Just recently in July 2023, Ruivo was even recognized in the American magazine Plastics News as one of the 50 “Women Breaking the Mold” this year. Plastics News has been highlighting women in the industry with unique stories to tell with its special report since 2015.

“AWE helped me envision a new brand strategy — to focus on sustainability,” Ruivo said. “We are doing very well now. We have control over what products we sell and which customers we choose to work with.”

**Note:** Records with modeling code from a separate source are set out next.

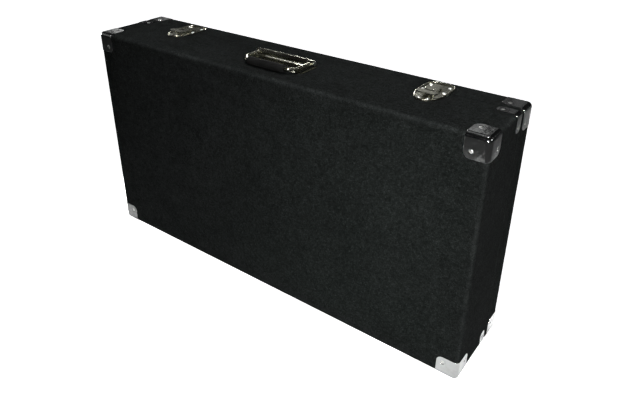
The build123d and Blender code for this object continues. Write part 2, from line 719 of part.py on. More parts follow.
with BuildPart() as wing:
    with BuildSketch(Plane.XY.offset(ZT + WING_H - 1.0)) as wing_outline:
        with BuildLine():
            Polyline((-9.0, 14.0), (-9.0, 12.2), (-19.0, 9.0))
            ThreePointArc((-19.0, 9.0), (-20.0, 0.5), (-13.5, -4.0))
            ThreePointArc((-13.5, -4.0), (-6.0, -4.4), (0.0, -2.2))
            ThreePointArc((0.0, -2.2), (6.0, -4.4), (13.5, -4.0))
            ThreePointArc((13.5, -4.0), (20.0, 0.5), (19.0, 9.0))
            Polyline((19.0, 9.0), (9.0, 12.2), (9.0, 14.0), (6.1, 14.0), (6.1, 10.2), (-6.1, 10.2), (-6.1, 14.0), (-9.0, 14.0))
        make_face()
    extrude(amount=2.0)
    for sx in (-1, 1):
        with Locations(Location((sx * 7.6, SPINDLE_Y, ZT + WING_H), (0, 90, 0))):
            Cylinder(2.4, 3.0)
    with Locations(Location((0, SPINDLE_Y, ZT + WING_H), (0, 90, 0))):
        Cylinder(1.3, 30.0, mode=Mode.SUBTRACT)

with BuildPart() as hook:
    with BuildSketch(Plane.XY.offset(ZT + 3.0)):
        with Locations((0, 24.25)):
            Rectangle(16.0, 48.5)
        with Locations((0, 11.1)):
            SlotOverall(15.4, 9.6, rotation=90, mode=Mode.SUBTRACT)
    extrude(amount=1.6)
    with BuildSketch(Plane.XY.offset(ZT + 1.6)):
        with Locations((0, 47.25)):
            Rectangle(16.0, 2.5)
    extrude(amount=1.5)

for side, lx in (("left", -LATCH_X), ("right", LATCH_X)):
    for name, piece in (
        ("latch_plate", latch_plate),
        ("latch_keeper", keeper),
        ("latch_spindle", spindle),
        ("latch_wing", wing),
        ("latch_hook", hook),
    ):
        with BuildPart() as placed:
            add(piece.part.moved(Location((lx, 0, 0))))
        save(placed, f"{name}_{side}")
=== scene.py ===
import json
import math

import bmesh
import bpy
from mathutils import Matrix, Vector, noise


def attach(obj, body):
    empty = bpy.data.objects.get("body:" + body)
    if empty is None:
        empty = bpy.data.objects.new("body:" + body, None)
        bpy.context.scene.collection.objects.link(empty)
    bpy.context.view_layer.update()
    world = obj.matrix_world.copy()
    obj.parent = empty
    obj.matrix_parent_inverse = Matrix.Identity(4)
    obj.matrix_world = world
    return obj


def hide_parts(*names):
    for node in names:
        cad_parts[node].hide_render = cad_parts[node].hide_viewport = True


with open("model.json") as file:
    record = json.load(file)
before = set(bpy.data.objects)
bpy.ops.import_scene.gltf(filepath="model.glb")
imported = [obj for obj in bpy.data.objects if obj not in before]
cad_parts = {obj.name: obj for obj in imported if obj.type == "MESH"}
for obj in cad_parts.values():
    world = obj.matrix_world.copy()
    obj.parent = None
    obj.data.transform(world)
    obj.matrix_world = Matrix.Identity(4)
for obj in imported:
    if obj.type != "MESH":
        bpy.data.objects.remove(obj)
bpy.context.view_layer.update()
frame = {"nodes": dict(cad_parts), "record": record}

scene = bpy.context.scene
scene.view_settings.view_transform = "Standard"
scene.view_settings.look = "None"
scene.view_settings.exposure = 0.0

# ------------------------------------------------------------------ sizes, in metres
MM = 0.001
X1, YF, YB, YP = 480 * MM, -94 * MM, 94 * MM, 39 * MM
Z0, ZT = 1.2 * MM, 509.2 * MM
SPLIT = 0.2 * MM
EDGE = 8.0 * MM
LATCH_X = 320 * MM
HANDLE_Y, HANDLE_Z = 3.0 * MM, ZT + 9.8 * MM
BAIL_Y = -57.0 * MM


# ------------------------------------------------------------------ shader helpers
class Shader:
    """A material and short ways to add nodes to it."""

    def __init__(self, name):
        self.mat = bpy.data.materials.new(name)
        self.mat.use_nodes = True
        self.nt = self.mat.node_tree
        self.nt.nodes.clear()
        self.out = self.nt.nodes.new("ShaderNodeOutputMaterial")
        self.bsdf = self.nt.nodes.new("ShaderNodeBsdfPrincipled")
        self.nt.links.new(self.bsdf.outputs[0], self.out.inputs[0])
        self.coord = self.nt.nodes.new("ShaderNodeTexCoord").outputs["Object"]

    def put(self, socket, value):
        target = self.bsdf.inputs[socket] if isinstance(socket, str) else socket
        if isinstance(value, bpy.types.NodeSocket):
            self.nt.links.new(value, target)
        elif isinstance(value, (tuple, list)) and len(value) == 3 and len(target.default_value) == 4:
            target.default_value = (*value, 1.0)
        else:
            target.default_value = value

    def node(self, kind, **props):
        n = self.nt.nodes.new(kind)
        for key, value in props.items():
            setattr(n, key, value)
        return n

    def stretch(self, scale, rotation=(0, 0, 0)):
        n = self.node("ShaderNodeMapping")
        n.inputs["Scale"].default_value = scale
        n.inputs["Rotation"].default_value = rotation
        self.nt.links.new(self.coord, n.inputs["Vector"])
        return n.outputs[0]

    def noise(self, scale, detail=2.0, rough=0.5, distortion=0.0, vector=None):
        n = self.node("ShaderNodeTexNoise")
        n.inputs["Scale"].default_value = scale
        n.inputs["Detail"].default_value = detail
        n.inputs["Roughness"].default_value = rough
        n.inputs["Distortion"].default_value = distortion
        self.nt.links.new(vector or self.coord, n.inputs["Vector"])
        return n.outputs["Fac"]

    def voronoi(self, scale, feature="F1", vector=None, randomness=1.0):
        n = self.node("ShaderNodeTexVoronoi", feature=feature)
        n.inputs["Scale"].default_value = scale
        n.inputs["Randomness"].default_value = randomness
        self.nt.links.new(vector or self.coord, n.inputs["Vector"])
        return n.outputs["Distance"]

    def ramp(self, fac, stops):
        n = self.node("ShaderNodeValToRGB")
        el = n.color_ramp.elements
        while len(el) < len(stops):
            el.new(0.5)
        for e, (pos, col) in zip(el, stops):
            e.position = pos
            e.color = (*col, 1.0) if len(col) == 3 else col
        self.nt.links.new(fac, n.inputs[0])
        return n.outputs["Color"]

    def range(self, fac, a, b, c, d):
        n = self.node("ShaderNodeMapRange")
        for key, value in zip(("From Min", "From Max", "To Min", "To Max"), (a, b, c, d)):
            n.inputs[key].default_value = value
        self.nt.links.new(fac, n.inputs[0])
        return n.outputs[0]

    def math(self, op, a, b=None, c=None):
        n = self.node("ShaderNodeMath", operation=op)
        for i, v in enumerate((a, b, c)):
            if v is None:
                continue
            if isinstance(v, bpy.types.NodeSocket):
                self.nt.links.new(v, n.inputs[i])
            else:
                n.inputs[i].default_value = v
        return n.outputs[0]

    def mix(self, fac, a, b, mode="MIX"):
        n = self.node("ShaderNodeMix", data_type="RGBA", blend_type=mode)
        for socket, v in ((n.inputs[0], fac), (n.inputs[6], a), (n.inputs[7], b)):
            if isinstance(v, bpy.types.NodeSocket):
                self.nt.links.new(v, socket)
            elif isinstance(v, (tuple, list)):
                socket.default_value = (*v, 1.0)
            else:
                socket.default_value = v
        return n.outputs[2]

    def axis(self, which):
        n = self.node("ShaderNodeSeparateXYZ")
        self.nt.links.new(self.coord, n.inputs[0])
        return n.outputs["XYZ".index(which)]

    def bump(self, height, strength, distance, normal=None):
        n = self.node("ShaderNodeBump")
        n.inputs["Strength"].default_value = strength
        n.inputs["Distance"].default_value = distance
        self.nt.links.new(height, n.inputs["Height"])
        if normal is not None:
            self.nt.links.new(normal, n.inputs["Normal"])
        return n.outputs[0]


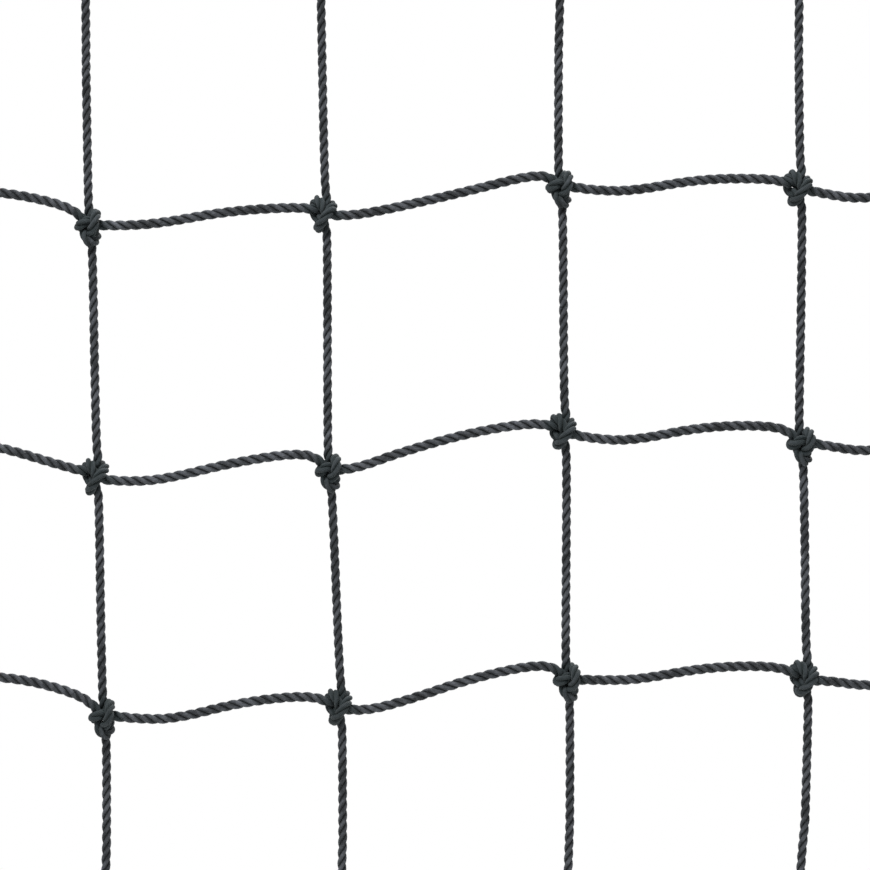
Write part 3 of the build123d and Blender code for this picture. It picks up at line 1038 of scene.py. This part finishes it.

The Academy for Women Entrepreneurs is a women’s empowerment program that operates under the Bureau of Educational and Cultural Affairs in the U.S. Department of State, and helps women like Ruivo build their business acumen and have the knowledge, networks and access to launch and grow their own businesses. Thanks to a partnership with Arizona State University and the Freeport-McMoRan Foundation, AWE currently offers programs in nearly 100 countries and has empowered roughly 25,000 women worldwide. Since its launch in Portugal in 2020, AWE has helped more than 80 Portuguese women entrepreneurs like Ruivo turn their business dreams into reality — and contribute to carbon-free living at the same time.